## [Task objective]
Identify the lines that include the word "JSON", then copy all of them.

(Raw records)

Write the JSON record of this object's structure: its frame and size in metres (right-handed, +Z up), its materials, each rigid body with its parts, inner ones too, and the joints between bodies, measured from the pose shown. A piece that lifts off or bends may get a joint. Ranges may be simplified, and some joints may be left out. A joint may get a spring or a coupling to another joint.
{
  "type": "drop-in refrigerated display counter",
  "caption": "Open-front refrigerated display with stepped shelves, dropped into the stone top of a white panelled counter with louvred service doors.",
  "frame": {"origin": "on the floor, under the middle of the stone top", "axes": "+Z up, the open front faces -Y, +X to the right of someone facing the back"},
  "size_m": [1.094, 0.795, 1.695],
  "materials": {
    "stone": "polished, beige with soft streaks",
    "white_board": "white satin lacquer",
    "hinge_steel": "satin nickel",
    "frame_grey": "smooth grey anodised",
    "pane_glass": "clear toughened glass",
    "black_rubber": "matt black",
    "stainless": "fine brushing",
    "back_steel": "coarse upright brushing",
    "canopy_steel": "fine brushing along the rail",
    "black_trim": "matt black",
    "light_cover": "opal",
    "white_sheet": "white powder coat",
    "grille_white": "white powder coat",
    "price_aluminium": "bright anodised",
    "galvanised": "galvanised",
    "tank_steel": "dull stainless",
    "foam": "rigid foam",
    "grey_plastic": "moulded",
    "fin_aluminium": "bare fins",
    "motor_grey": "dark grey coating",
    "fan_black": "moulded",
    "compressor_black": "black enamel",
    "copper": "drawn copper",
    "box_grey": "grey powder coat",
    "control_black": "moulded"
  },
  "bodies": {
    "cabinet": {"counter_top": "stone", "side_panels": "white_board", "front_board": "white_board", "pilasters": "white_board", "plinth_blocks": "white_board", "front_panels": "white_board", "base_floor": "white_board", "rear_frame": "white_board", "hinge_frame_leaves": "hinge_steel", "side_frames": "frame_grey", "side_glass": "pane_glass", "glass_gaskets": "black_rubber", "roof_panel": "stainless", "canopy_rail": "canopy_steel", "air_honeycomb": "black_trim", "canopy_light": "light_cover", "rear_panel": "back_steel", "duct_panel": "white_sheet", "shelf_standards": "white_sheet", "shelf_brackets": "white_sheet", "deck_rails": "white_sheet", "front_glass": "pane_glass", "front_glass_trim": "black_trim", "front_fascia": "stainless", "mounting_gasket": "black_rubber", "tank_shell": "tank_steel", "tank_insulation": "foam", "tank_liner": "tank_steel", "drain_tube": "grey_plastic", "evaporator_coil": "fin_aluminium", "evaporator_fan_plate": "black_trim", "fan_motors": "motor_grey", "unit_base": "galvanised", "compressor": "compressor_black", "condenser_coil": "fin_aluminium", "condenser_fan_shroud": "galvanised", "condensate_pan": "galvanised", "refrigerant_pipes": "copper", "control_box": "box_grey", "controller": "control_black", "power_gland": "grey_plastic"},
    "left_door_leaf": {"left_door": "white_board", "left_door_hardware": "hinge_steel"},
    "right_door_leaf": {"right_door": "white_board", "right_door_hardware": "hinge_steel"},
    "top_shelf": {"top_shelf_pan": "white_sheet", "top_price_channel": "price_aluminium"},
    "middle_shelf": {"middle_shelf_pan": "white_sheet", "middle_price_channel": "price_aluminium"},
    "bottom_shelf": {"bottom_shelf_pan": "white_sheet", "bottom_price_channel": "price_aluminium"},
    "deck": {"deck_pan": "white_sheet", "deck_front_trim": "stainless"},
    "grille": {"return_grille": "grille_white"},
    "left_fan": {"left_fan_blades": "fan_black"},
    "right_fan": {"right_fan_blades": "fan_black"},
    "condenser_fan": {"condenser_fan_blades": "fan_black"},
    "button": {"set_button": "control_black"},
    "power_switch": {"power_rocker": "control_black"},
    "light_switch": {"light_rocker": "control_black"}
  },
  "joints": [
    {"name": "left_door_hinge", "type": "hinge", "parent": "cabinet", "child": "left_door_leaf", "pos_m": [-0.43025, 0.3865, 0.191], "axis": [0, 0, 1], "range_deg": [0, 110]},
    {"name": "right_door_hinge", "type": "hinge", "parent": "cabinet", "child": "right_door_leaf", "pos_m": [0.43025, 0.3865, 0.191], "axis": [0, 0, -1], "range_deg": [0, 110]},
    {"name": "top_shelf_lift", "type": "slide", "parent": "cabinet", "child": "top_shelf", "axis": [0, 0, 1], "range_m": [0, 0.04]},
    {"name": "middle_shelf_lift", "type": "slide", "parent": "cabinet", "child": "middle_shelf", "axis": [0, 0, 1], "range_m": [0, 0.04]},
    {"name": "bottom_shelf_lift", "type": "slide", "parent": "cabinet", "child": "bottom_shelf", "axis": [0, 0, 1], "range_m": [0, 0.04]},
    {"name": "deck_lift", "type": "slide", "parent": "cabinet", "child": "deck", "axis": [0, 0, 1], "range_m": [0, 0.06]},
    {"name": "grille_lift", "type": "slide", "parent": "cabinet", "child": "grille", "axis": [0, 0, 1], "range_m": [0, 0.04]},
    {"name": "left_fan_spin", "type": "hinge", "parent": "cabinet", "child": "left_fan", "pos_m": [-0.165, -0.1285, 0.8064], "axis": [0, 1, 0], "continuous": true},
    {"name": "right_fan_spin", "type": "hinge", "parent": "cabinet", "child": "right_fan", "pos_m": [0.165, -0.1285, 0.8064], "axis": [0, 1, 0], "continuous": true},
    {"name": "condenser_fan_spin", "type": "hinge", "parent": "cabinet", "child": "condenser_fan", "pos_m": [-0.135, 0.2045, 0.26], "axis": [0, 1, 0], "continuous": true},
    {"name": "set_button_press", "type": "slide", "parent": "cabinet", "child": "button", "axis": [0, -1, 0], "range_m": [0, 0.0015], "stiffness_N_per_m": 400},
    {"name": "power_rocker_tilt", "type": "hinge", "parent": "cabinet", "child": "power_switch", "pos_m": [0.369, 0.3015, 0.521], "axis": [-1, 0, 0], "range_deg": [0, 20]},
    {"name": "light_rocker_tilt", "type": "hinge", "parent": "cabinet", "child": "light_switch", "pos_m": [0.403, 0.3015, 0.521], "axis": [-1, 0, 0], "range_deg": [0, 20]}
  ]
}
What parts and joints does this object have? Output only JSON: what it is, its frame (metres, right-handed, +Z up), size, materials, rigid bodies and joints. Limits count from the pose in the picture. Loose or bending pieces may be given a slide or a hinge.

## [Right answer]
Write the JSON record of this object's structure: its frame and size in metres (right-handed, +Z up), its materials, each rigid body with its parts, inner ones too, and the joints between bodies, measured from the pose shown. A piece that lifts off or bends may get a joint. Ranges may be simplified, and some joints may be left out. A joint may get a spring or a coupling to another joint.
What parts and joints does this object have? Output only JSON: what it is, its frame (metres, right-handed, +Z up), size, materials, rigid bodies and joints. Limits count from the pose in the picture. Loose or bending pieces may be given a slide or a hinge.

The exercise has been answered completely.